#### INFORMATION SUPPLIED

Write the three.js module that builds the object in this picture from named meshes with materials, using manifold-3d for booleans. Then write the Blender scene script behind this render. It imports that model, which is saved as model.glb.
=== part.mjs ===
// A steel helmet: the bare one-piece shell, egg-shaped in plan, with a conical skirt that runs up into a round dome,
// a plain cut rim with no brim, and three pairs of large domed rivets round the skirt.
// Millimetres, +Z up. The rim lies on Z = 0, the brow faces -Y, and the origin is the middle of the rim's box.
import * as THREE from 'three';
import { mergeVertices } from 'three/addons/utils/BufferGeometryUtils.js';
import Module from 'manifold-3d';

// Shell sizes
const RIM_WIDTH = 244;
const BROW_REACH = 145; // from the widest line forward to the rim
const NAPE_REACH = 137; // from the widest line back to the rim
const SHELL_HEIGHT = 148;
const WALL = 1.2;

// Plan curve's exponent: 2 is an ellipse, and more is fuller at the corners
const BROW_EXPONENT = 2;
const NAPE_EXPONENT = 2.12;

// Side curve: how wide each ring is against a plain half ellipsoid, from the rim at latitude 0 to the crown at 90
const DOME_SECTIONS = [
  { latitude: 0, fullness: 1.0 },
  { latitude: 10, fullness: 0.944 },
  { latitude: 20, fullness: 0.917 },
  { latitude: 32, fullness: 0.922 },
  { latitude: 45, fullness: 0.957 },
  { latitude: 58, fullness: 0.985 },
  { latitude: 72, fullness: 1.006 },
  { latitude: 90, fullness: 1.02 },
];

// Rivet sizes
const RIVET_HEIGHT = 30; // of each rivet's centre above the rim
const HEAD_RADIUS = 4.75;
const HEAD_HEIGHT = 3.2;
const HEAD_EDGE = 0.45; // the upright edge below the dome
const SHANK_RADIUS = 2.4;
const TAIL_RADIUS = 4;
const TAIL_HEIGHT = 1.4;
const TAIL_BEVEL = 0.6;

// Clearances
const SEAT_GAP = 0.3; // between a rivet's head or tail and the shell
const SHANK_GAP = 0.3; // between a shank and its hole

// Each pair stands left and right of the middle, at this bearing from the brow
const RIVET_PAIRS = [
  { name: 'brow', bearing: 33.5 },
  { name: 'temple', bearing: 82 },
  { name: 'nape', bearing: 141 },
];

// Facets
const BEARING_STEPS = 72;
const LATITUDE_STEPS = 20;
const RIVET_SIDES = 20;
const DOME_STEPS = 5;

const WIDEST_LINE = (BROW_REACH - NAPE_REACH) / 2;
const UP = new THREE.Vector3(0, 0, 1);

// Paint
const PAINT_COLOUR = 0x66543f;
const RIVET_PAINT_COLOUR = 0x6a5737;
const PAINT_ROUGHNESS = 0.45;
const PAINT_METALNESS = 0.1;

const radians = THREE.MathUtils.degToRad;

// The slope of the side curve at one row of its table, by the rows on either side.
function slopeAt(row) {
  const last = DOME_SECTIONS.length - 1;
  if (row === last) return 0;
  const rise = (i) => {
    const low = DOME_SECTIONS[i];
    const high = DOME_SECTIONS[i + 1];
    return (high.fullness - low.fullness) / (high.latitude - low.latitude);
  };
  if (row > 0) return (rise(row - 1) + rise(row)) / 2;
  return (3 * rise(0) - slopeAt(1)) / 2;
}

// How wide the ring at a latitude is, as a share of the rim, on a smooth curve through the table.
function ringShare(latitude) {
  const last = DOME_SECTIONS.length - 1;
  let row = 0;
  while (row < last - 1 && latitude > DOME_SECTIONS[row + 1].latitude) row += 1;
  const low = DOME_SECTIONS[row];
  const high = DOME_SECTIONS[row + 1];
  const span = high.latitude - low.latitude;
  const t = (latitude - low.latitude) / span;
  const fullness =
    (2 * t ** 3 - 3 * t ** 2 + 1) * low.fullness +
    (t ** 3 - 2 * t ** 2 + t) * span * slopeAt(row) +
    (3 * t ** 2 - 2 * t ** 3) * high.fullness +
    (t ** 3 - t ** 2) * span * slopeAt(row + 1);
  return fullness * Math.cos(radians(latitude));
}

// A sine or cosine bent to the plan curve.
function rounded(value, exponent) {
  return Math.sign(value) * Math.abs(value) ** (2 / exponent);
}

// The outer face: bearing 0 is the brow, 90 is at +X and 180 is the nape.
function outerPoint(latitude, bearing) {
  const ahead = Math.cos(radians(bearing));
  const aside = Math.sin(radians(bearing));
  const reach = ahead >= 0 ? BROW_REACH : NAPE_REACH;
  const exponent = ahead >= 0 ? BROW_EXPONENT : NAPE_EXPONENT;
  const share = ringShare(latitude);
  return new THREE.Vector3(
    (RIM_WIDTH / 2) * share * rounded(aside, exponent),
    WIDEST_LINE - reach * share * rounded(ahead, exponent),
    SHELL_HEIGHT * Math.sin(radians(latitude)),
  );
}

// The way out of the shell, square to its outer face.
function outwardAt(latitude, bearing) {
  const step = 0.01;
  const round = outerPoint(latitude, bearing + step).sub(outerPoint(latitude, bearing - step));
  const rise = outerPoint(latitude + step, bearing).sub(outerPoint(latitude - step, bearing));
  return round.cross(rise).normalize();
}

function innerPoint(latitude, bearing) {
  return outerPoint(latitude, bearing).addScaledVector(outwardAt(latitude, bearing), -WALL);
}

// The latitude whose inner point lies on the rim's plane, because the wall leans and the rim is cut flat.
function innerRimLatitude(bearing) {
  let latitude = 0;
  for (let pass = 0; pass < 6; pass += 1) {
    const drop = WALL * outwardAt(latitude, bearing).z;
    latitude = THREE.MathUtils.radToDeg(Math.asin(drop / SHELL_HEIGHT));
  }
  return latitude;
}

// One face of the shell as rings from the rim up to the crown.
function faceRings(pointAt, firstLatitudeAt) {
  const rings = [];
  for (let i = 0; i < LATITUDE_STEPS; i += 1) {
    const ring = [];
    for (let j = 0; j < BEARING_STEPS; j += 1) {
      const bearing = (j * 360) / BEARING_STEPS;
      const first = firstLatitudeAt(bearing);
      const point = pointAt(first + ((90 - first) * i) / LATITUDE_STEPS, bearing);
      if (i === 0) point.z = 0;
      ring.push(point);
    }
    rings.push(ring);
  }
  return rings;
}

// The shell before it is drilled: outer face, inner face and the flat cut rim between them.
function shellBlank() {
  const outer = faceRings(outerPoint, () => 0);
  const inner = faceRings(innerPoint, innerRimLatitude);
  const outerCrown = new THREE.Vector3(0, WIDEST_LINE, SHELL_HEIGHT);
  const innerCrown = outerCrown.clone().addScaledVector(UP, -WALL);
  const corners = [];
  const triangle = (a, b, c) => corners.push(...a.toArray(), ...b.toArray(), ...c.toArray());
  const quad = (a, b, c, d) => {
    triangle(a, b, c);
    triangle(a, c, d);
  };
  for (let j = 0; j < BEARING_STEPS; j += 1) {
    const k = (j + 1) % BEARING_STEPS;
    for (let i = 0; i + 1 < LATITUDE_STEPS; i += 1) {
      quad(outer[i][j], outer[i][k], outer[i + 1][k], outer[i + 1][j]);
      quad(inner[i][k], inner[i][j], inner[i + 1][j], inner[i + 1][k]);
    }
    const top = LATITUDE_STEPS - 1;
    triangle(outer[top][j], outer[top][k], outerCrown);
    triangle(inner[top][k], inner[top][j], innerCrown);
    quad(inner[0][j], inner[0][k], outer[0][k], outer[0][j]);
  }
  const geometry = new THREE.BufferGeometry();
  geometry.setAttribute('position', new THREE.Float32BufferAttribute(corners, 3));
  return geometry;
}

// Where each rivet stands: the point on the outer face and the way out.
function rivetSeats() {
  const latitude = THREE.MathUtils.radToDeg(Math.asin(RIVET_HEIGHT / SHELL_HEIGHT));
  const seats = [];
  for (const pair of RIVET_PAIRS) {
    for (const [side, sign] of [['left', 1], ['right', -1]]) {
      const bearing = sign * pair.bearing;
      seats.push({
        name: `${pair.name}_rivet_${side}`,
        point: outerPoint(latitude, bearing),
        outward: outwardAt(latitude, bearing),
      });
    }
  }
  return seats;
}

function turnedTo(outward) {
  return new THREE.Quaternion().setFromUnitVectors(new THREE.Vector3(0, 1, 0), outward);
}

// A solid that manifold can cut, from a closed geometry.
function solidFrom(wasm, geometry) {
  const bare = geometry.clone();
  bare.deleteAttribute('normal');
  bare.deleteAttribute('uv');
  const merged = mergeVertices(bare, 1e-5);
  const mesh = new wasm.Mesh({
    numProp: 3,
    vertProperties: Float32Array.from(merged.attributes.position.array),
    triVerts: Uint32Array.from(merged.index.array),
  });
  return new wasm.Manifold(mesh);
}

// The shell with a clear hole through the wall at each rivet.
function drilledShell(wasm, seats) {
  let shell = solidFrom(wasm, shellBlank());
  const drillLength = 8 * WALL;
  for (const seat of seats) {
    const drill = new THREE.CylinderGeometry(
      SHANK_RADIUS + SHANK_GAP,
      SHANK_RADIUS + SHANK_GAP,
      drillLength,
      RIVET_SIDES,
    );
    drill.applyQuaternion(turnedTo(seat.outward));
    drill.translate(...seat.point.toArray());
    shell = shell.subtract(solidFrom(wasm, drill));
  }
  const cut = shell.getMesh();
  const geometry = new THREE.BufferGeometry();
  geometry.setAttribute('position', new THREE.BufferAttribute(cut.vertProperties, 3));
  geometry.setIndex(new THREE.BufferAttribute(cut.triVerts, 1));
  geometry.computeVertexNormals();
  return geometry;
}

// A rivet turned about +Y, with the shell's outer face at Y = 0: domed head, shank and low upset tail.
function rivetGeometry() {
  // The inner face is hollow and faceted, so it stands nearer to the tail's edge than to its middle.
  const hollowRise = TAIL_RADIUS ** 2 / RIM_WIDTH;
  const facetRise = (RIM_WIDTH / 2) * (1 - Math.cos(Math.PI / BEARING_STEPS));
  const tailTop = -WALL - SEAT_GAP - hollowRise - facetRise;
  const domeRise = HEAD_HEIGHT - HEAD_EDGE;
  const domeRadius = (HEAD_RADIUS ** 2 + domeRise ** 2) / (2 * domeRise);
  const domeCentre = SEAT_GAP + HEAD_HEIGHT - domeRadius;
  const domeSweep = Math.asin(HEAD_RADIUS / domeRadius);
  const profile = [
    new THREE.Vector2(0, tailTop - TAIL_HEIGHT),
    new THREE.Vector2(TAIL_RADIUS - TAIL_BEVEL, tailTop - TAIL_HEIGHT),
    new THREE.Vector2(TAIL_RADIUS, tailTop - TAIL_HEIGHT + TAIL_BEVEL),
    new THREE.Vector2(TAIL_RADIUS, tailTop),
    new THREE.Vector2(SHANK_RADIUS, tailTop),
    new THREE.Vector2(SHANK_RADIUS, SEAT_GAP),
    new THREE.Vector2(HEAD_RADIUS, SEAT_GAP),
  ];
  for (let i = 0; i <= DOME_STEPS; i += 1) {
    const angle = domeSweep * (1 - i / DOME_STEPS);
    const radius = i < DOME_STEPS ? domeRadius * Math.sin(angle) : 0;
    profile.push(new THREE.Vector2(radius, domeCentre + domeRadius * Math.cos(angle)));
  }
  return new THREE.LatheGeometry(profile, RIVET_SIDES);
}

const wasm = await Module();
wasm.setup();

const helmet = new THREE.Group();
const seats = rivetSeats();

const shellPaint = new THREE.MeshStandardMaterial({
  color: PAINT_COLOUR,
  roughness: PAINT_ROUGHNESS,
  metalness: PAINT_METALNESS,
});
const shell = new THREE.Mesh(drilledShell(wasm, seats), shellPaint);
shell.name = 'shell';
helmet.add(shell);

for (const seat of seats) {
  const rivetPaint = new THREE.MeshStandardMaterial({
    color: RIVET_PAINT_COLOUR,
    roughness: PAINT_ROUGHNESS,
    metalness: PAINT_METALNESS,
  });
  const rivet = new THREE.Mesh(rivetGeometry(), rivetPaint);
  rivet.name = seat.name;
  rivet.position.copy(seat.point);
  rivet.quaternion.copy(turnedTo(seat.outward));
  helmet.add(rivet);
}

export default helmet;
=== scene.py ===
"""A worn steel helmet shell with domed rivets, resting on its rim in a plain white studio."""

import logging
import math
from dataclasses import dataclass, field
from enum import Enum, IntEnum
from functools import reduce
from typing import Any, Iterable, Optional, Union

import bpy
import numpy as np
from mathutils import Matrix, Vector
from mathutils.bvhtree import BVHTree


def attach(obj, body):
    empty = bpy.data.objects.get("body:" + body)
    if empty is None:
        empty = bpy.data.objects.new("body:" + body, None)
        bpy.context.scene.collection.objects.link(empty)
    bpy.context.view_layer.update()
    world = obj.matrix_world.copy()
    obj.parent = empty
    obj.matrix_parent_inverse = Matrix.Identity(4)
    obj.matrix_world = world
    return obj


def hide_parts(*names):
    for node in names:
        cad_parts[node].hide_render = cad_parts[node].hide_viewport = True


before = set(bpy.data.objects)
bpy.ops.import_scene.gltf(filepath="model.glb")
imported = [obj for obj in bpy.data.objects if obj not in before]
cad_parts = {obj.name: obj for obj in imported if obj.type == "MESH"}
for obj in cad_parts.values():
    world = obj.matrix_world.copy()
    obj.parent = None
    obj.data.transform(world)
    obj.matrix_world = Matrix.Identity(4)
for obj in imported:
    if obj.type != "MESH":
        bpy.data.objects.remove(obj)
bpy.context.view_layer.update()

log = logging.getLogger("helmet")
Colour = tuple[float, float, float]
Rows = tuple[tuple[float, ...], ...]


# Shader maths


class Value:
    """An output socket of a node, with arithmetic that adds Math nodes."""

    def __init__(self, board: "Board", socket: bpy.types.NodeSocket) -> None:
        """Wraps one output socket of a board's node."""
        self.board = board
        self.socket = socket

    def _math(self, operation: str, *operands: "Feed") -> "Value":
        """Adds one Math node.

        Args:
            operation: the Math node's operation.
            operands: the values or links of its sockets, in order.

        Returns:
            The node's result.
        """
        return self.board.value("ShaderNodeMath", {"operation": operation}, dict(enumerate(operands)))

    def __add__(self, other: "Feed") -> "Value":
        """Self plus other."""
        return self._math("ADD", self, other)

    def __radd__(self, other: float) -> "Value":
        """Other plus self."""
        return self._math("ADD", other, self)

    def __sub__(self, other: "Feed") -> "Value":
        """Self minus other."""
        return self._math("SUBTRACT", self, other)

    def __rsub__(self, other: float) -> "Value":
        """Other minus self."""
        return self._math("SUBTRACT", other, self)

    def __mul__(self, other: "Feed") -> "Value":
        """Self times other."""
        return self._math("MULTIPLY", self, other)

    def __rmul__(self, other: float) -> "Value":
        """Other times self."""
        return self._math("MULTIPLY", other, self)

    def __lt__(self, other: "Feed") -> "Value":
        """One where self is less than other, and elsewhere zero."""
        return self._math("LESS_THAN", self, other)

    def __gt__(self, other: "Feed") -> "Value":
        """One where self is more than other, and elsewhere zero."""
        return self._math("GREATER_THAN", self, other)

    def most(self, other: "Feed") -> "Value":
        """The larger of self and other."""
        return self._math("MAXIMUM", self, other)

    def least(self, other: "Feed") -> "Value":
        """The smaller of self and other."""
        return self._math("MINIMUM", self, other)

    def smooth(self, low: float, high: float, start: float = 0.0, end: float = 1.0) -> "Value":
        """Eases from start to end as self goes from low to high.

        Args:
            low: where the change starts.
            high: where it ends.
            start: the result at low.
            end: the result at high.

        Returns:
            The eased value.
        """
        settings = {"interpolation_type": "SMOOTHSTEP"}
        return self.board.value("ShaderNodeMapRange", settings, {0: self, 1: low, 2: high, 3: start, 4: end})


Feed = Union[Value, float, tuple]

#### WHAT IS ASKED
Look above and repeat, character for character, the lines from the first one to the line with "import Module from 'manifold-3d';", counting both.

#### PROBLEM SOLUTION
Write the three.js module that builds the object in this picture from named meshes with materials, using manifold-3d for booleans. Then write the Blender scene script behind this render. It imports that model, which is saved as model.glb.
=== part.mjs ===
// A steel helmet: the bare one-piece shell, egg-shaped in plan, with a conical skirt that runs up into a round dome,
// a plain cut rim with no brim, and three pairs of large domed rivets round the skirt.
// Millimetres, +Z up. The rim lies on Z = 0, the brow faces -Y, and the origin is the middle of the rim's box.
import * as THREE from 'three';
import { mergeVertices } from 'three/addons/utils/BufferGeometryUtils.js';
import Module from 'manifold-3d';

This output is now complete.